Give the lines of the material verbatim, from the first line to the line with "import Sketcher", including both.

-------------------------

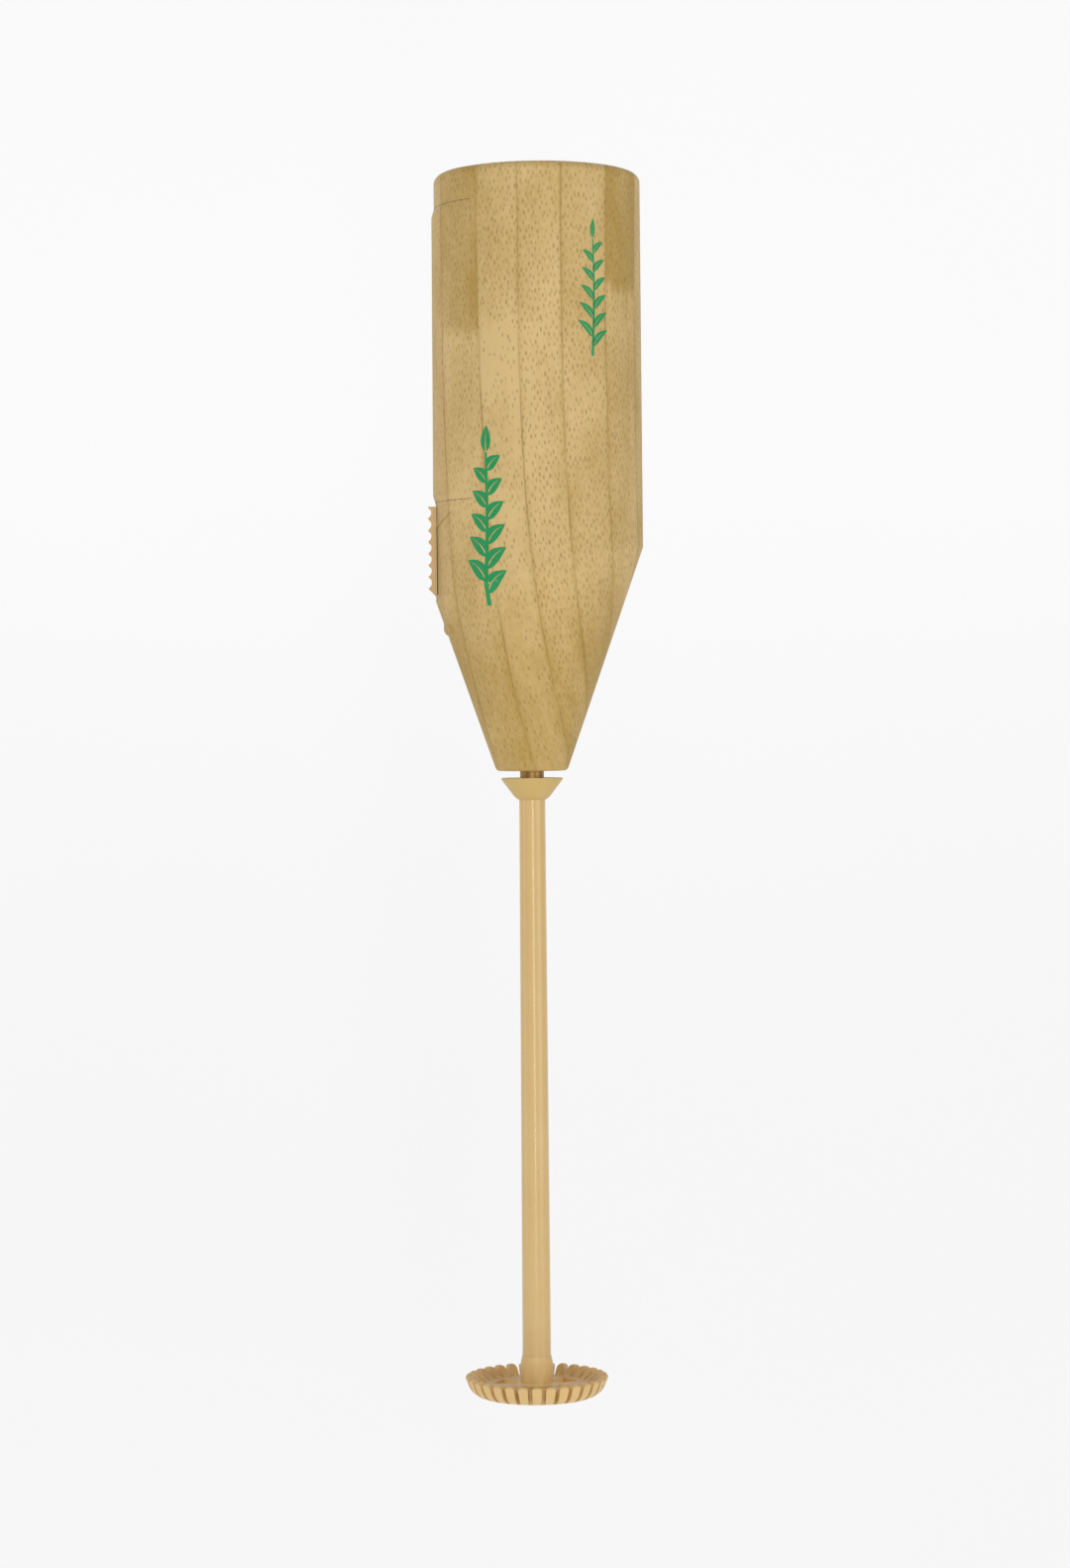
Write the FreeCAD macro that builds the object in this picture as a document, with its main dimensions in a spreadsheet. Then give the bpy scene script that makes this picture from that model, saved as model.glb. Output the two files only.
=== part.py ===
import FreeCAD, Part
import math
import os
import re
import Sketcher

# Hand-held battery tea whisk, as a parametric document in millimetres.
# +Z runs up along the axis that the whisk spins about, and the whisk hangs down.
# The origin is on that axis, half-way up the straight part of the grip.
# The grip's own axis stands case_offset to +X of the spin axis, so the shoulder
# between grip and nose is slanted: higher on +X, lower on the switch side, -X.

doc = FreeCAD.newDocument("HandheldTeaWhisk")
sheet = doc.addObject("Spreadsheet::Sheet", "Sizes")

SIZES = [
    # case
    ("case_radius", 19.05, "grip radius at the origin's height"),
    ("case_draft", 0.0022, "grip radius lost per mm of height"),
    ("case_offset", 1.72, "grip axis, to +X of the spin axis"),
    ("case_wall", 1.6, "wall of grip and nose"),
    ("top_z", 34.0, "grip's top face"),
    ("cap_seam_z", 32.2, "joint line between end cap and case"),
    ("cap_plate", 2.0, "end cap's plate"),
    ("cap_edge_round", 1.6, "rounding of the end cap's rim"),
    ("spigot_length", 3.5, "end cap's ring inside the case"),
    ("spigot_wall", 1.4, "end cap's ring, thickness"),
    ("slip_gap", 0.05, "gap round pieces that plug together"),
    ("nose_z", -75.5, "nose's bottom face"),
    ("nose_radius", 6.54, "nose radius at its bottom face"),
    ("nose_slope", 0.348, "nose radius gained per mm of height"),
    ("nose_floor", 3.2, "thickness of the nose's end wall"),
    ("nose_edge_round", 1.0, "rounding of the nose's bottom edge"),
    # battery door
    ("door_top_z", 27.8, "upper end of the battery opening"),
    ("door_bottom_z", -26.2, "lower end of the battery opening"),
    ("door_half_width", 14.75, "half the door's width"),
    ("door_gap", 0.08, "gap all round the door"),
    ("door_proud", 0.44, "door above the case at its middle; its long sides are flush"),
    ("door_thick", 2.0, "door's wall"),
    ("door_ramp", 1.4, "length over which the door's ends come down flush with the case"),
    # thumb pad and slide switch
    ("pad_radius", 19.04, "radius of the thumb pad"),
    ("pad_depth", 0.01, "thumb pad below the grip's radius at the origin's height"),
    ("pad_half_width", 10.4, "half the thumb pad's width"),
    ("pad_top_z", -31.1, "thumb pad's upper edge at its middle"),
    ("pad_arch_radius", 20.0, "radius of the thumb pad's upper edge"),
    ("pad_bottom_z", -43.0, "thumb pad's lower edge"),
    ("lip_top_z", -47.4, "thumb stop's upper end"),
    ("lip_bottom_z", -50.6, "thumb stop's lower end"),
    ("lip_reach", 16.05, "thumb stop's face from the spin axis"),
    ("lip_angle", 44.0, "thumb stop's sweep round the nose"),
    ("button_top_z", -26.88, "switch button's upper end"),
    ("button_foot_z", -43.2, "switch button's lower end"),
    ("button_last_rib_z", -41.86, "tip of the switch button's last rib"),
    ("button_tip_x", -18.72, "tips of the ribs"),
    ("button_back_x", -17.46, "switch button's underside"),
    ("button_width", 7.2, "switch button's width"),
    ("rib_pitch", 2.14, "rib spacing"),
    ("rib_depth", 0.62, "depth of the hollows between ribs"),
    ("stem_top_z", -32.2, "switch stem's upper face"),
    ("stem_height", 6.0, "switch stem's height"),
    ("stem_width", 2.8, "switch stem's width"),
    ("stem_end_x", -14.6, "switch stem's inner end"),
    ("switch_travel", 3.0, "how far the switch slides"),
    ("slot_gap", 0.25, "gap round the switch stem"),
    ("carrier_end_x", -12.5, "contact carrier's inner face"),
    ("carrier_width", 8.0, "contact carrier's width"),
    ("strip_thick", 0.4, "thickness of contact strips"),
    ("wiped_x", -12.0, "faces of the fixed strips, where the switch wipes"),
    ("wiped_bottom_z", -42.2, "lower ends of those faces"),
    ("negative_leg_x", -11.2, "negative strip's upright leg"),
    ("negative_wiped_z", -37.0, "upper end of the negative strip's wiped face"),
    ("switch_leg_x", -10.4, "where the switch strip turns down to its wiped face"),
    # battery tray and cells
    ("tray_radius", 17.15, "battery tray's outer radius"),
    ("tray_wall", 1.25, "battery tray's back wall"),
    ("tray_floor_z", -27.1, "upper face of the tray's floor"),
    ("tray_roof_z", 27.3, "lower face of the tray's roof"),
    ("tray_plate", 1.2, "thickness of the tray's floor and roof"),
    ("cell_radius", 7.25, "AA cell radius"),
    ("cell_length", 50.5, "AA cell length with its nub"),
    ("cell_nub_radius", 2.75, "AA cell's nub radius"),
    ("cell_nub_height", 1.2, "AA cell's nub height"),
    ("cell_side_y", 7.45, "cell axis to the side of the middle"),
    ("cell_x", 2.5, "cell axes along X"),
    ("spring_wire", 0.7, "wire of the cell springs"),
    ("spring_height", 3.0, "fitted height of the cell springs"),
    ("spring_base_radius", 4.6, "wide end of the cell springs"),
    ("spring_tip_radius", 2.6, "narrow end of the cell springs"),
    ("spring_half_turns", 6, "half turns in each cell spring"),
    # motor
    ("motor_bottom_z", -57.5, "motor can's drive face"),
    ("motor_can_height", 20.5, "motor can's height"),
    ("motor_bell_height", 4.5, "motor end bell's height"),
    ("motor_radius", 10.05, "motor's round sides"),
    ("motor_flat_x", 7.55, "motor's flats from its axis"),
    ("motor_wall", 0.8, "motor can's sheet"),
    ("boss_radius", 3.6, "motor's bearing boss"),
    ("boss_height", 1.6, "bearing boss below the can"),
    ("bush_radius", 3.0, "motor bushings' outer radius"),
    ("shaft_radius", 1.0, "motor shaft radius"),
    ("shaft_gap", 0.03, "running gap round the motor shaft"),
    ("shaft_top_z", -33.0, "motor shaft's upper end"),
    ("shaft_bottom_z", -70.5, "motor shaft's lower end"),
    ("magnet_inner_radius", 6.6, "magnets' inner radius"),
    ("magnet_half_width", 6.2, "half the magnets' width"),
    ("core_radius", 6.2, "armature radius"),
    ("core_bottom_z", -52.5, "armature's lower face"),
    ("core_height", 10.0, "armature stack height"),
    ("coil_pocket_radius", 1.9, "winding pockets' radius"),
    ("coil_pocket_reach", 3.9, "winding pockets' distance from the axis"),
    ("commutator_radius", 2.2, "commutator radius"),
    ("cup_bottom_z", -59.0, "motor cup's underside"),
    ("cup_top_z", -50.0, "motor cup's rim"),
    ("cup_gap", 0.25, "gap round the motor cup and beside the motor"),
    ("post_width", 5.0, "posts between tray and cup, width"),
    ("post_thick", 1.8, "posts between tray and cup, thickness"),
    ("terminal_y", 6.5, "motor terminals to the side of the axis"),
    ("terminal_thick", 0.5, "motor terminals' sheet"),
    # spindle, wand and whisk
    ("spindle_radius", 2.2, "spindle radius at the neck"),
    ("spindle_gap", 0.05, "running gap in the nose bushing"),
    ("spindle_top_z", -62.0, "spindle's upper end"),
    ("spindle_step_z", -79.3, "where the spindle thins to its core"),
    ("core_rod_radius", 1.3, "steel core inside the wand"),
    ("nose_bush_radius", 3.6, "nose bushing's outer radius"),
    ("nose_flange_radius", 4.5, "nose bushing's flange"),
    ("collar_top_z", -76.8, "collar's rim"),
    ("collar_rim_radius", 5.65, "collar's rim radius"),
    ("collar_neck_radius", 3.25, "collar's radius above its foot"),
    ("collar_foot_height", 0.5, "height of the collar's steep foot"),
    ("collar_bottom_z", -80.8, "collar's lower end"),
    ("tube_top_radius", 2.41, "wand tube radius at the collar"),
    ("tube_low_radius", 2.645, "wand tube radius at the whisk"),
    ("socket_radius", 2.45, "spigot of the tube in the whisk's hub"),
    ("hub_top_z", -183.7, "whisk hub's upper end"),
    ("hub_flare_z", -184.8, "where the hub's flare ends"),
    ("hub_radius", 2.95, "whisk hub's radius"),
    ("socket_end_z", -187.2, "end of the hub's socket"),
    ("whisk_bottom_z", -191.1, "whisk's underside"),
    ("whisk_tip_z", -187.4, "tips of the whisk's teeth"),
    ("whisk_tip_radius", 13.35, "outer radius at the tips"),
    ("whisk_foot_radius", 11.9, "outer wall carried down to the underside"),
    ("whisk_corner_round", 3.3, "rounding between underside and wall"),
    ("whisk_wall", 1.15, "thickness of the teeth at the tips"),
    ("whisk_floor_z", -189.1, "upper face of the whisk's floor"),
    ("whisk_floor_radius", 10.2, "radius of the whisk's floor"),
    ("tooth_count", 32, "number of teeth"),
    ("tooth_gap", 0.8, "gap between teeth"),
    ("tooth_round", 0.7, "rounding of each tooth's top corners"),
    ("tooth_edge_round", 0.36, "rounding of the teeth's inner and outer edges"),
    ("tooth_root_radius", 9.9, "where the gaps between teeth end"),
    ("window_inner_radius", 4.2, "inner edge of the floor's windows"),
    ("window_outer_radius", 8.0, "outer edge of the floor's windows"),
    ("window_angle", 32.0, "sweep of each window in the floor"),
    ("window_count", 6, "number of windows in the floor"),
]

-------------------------

* [Correct output]
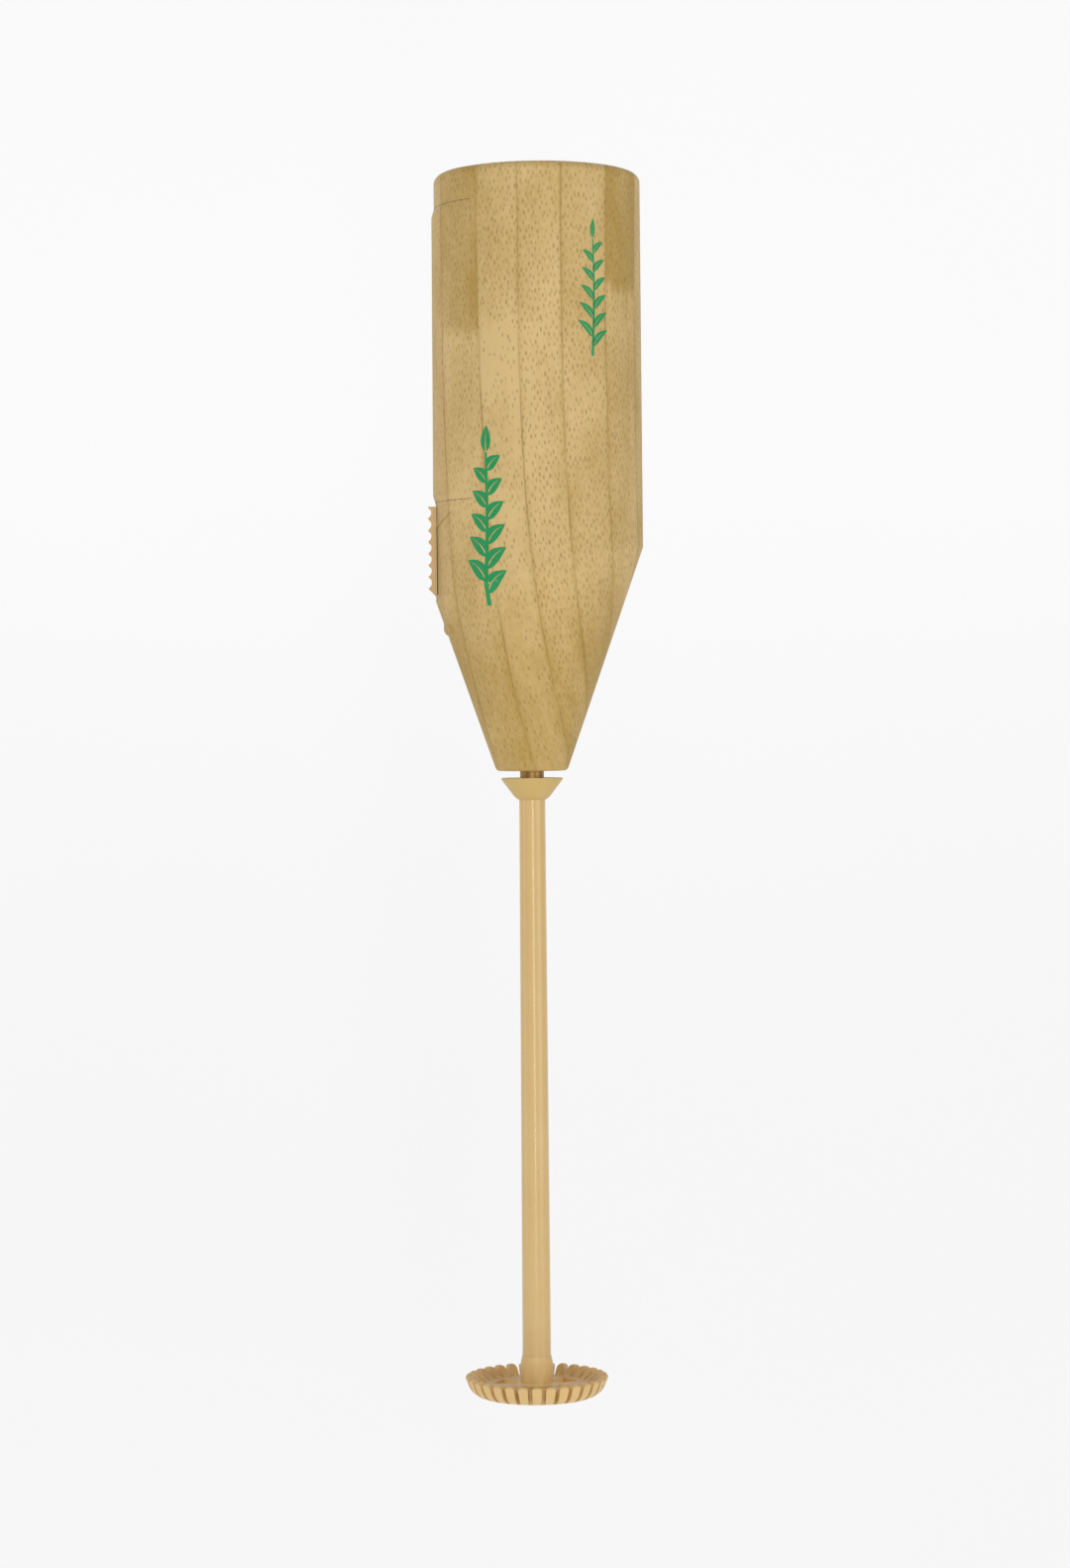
Write the FreeCAD macro that builds the object in this picture as a document, with its main dimensions in a spreadsheet. Then give the bpy scene script that makes this picture from that model, saved as model.glb. Output the two files only.
=== part.py ===
import FreeCAD, Part
import math
import os
import re
import Sketcher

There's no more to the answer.